DATASET EXCERPT:
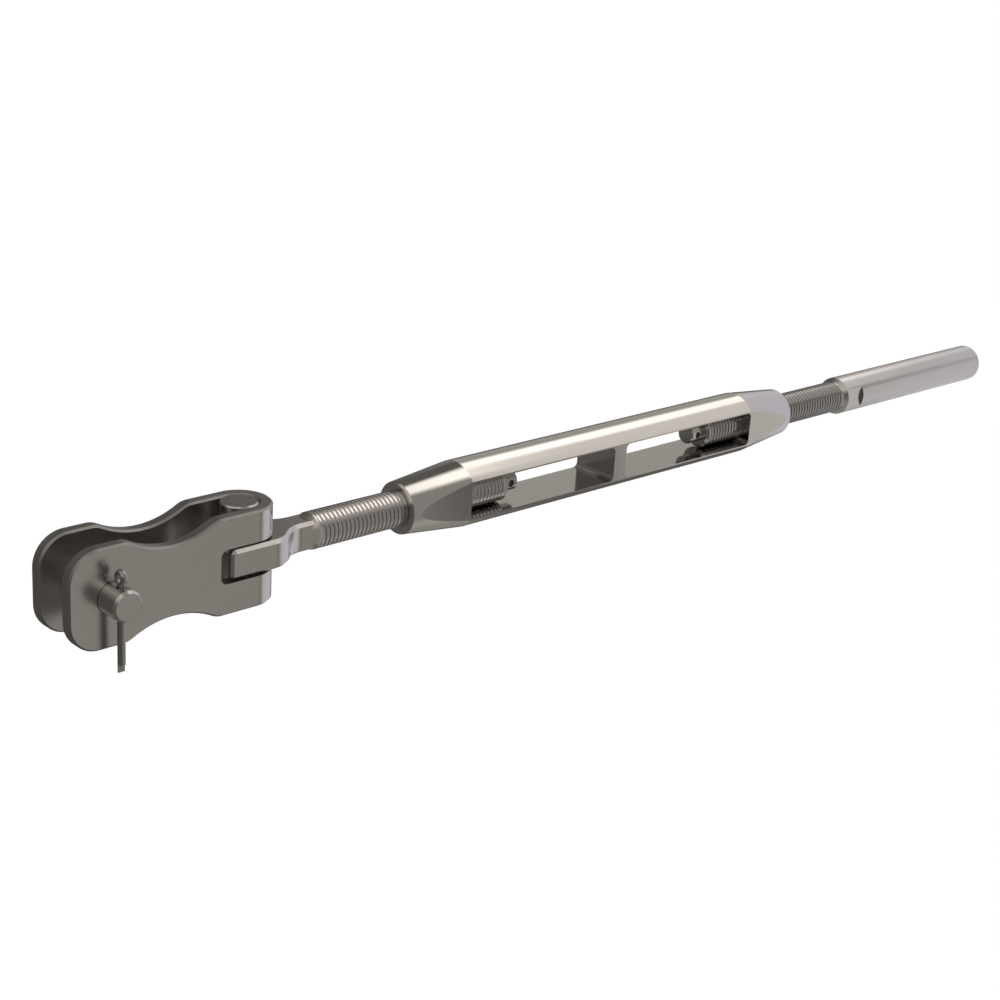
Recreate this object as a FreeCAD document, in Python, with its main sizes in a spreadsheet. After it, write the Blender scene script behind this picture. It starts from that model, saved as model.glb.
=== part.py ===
import FreeCAD, Part
import math
import os
from types import SimpleNamespace

import Sketcher

# Shroud adjuster: a rigging screw that sets the tension of a wire shroud on a sailing boat.
# A bent strap toggle hangs on the chainplate by a clevis pin. The eye screw swings in its bend,
# and an open barrel with two windows draws the eye screw and the swage stud together.
# The origin is the middle of the clevis pin, where its axis crosses the centre line of the fitting.
# X runs along the fitting to the wire end, Y is the clevis pin's axis, and Z is up. Millimetres.

SIZES = {
    # Clevis pin and the split pin through its end
    "pin_diameter": 6.35,
    "pin_clearance": 0.08,
    "pin_head_diameter": 10.0,
    "pin_head_height": 2.5,
    "pin_head_gap": 0.1,
    "pin_reach": 5.6,
    "pin_edge": 0.5,
    "split_setback": 2.6,
    "split_hole_clearance": 0.15,
    "split_diameter": 1.6,
    "split_leg_gap": 0.12,
    "split_eye_radius": 0.9,
    "split_shoulder_radius": 1.2,
    "split_eye_rise": 0.15,
    "split_long_leg": 14.0,
    "split_short_leg": 12.4,
    # Toggle strap, one strip bent round the eye pin
    "jaw_gap": 7.8,
    "strap_thickness": 2.7,
    "strap_height": 20.3,
    "toggle_length": 33.0,
    "lobe_reach": 9.1,
    "lobe_corner": 6.5,
    "crest_radius": 5.0,
    "front_crest": 2.3,
    "waist_length": 22.5,
    "waist_height": 14.6,
    "strap_edge": 0.4,
    "slot_corner": 1.5,
    "slot_clearance": 0.5,
    "swing_clearance": 0.5,
    # Eye screw and the eye pin that it turns with
    "eye_pin_clearance": 0.05,
    "eye_pin_edge": 0.3,
    "tongue_thickness": 6.2,
    "tongue_width": 14.0,
    "tongue_tail": 6.5,
    "tongue_corner": 1.2,
    "tongue_edge": 0.7,
    "tongue_crest": 4.1,
    "tongue_crest_radius": 6.5,
    "neck_width": 5.7,
    "neck_start": 13.6,
    "neck_length": 3.7,
    # Threaded studs, 5/16 in, right-handed on the eye screw and left-handed on the swage stud
    "stud_diameter": 7.94,
    "stud_lead_in": 2.5,
    "stud_root_diameter": 5.8,
    "stud_tip_edge": 0.6,
    "eye_thread_length": 52.5,
    "swage_thread_length": 53.2,
    "dog_diameter": 4.8,
    "dog_length": 4.0,
    "dog_edge": 0.3,
    "locking_hole": 1.6,
    # Barrel
    "eye_thread_showing": 23.1,
    "swage_thread_showing": 23.7,
    "thread_clearance": 0.03,
    "barrel_length": 124.9,
    "barrel_diameter": 14.8,
    "barrel_end_diameter": 11.5,
    "barrel_end_edge": 0.4,
    "barrel_flats": 11.9,
    "end_wall": 16.4,
    "bridge": 3.8,
    "window_height": 8.2,
    "window_corner": 1.2,
    "bore_overrun": 4.0,
    # Swage stud's shank, which is pressed on the wire
    "shank_diameter": 9.6,
    "shank_cone": 1.1,
    "spanner_flats": 8.0,
    "spanner_length": 6.3,
    "shank_length": 54.0,
    "shank_edge": 1.2,
    "wire_bore": 5.4,
    "wire_bore_depth": 55.0,
    "drill_point": 1.6,
}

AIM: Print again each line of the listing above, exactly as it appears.

SOLUTION:
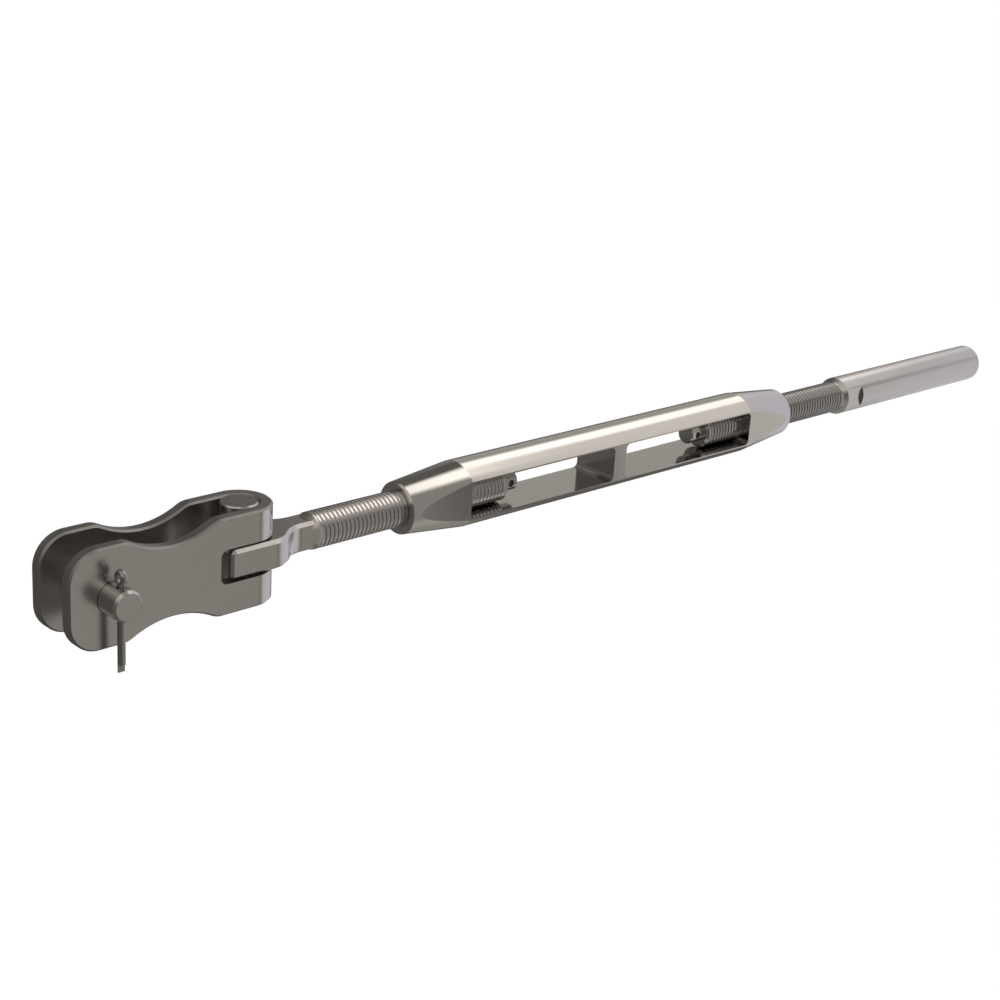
Recreate this object as a FreeCAD document, in Python, with its main sizes in a spreadsheet. After it, write the Blender scene script behind this picture. It starts from that model, saved as model.glb.
=== part.py ===
import FreeCAD, Part
import math
import os
from types import SimpleNamespace

import Sketcher

# Shroud adjuster: a rigging screw that sets the tension of a wire shroud on a sailing boat.
# A bent strap toggle hangs on the chainplate by a clevis pin. The eye screw swings in its bend,
# and an open barrel with two windows draws the eye screw and the swage stud together.
# The origin is the middle of the clevis pin, where its axis crosses the centre line of the fitting.
# X runs along the fitting to the wire end, Y is the clevis pin's axis, and Z is up. Millimetres.

SIZES = {
    # Clevis pin and the split pin through its end
    "pin_diameter": 6.35,
    "pin_clearance": 0.08,
    "pin_head_diameter": 10.0,
    "pin_head_height": 2.5,
    "pin_head_gap": 0.1,
    "pin_reach": 5.6,
    "pin_edge": 0.5,
    "split_setback": 2.6,
    "split_hole_clearance": 0.15,
    "split_diameter": 1.6,
    "split_leg_gap": 0.12,
    "split_eye_radius": 0.9,
    "split_shoulder_radius": 1.2,
    "split_eye_rise": 0.15,
    "split_long_leg": 14.0,
    "split_short_leg": 12.4,
    # Toggle strap, one strip bent round the eye pin
    "jaw_gap": 7.8,
    "strap_thickness": 2.7,
    "strap_height": 20.3,
    "toggle_length": 33.0,
    "lobe_reach": 9.1,
    "lobe_corner": 6.5,
    "crest_radius": 5.0,
    "front_crest": 2.3,
    "waist_length": 22.5,
    "waist_height": 14.6,
    "strap_edge": 0.4,
    "slot_corner": 1.5,
    "slot_clearance": 0.5,
    "swing_clearance": 0.5,
    # Eye screw and the eye pin that it turns with
    "eye_pin_clearance": 0.05,
    "eye_pin_edge": 0.3,
    "tongue_thickness": 6.2,
    "tongue_width": 14.0,
    "tongue_tail": 6.5,
    "tongue_corner": 1.2,
    "tongue_edge": 0.7,
    "tongue_crest": 4.1,
    "tongue_crest_radius": 6.5,
    "neck_width": 5.7,
    "neck_start": 13.6,
    "neck_length": 3.7,
    # Threaded studs, 5/16 in, right-handed on the eye screw and left-handed on the swage stud
    "stud_diameter": 7.94,
    "stud_lead_in": 2.5,
    "stud_root_diameter": 5.8,
    "stud_tip_edge": 0.6,
    "eye_thread_length": 52.5,
    "swage_thread_length": 53.2,
    "dog_diameter": 4.8,
    "dog_length": 4.0,
    "dog_edge": 0.3,
    "locking_hole": 1.6,
    # Barrel
    "eye_thread_showing": 23.1,
    "swage_thread_showing": 23.7,
    "thread_clearance": 0.03,
    "barrel_length": 124.9,
    "barrel_diameter": 14.8,
    "barrel_end_diameter": 11.5,
    "barrel_end_edge": 0.4,
    "barrel_flats": 11.9,
    "end_wall": 16.4,
    "bridge": 3.8,
    "window_height": 8.2,
    "window_corner": 1.2,
    "bore_overrun": 4.0,
    # Swage stud's shank, which is pressed on the wire
    "shank_diameter": 9.6,
    "shank_cone": 1.1,
    "spanner_flats": 8.0,
    "spanner_length": 6.3,
    "shank_length": 54.0,
    "shank_edge": 1.2,
    "wire_bore": 5.4,
    "wire_bore_depth": 55.0,
    "drill_point": 1.6,
}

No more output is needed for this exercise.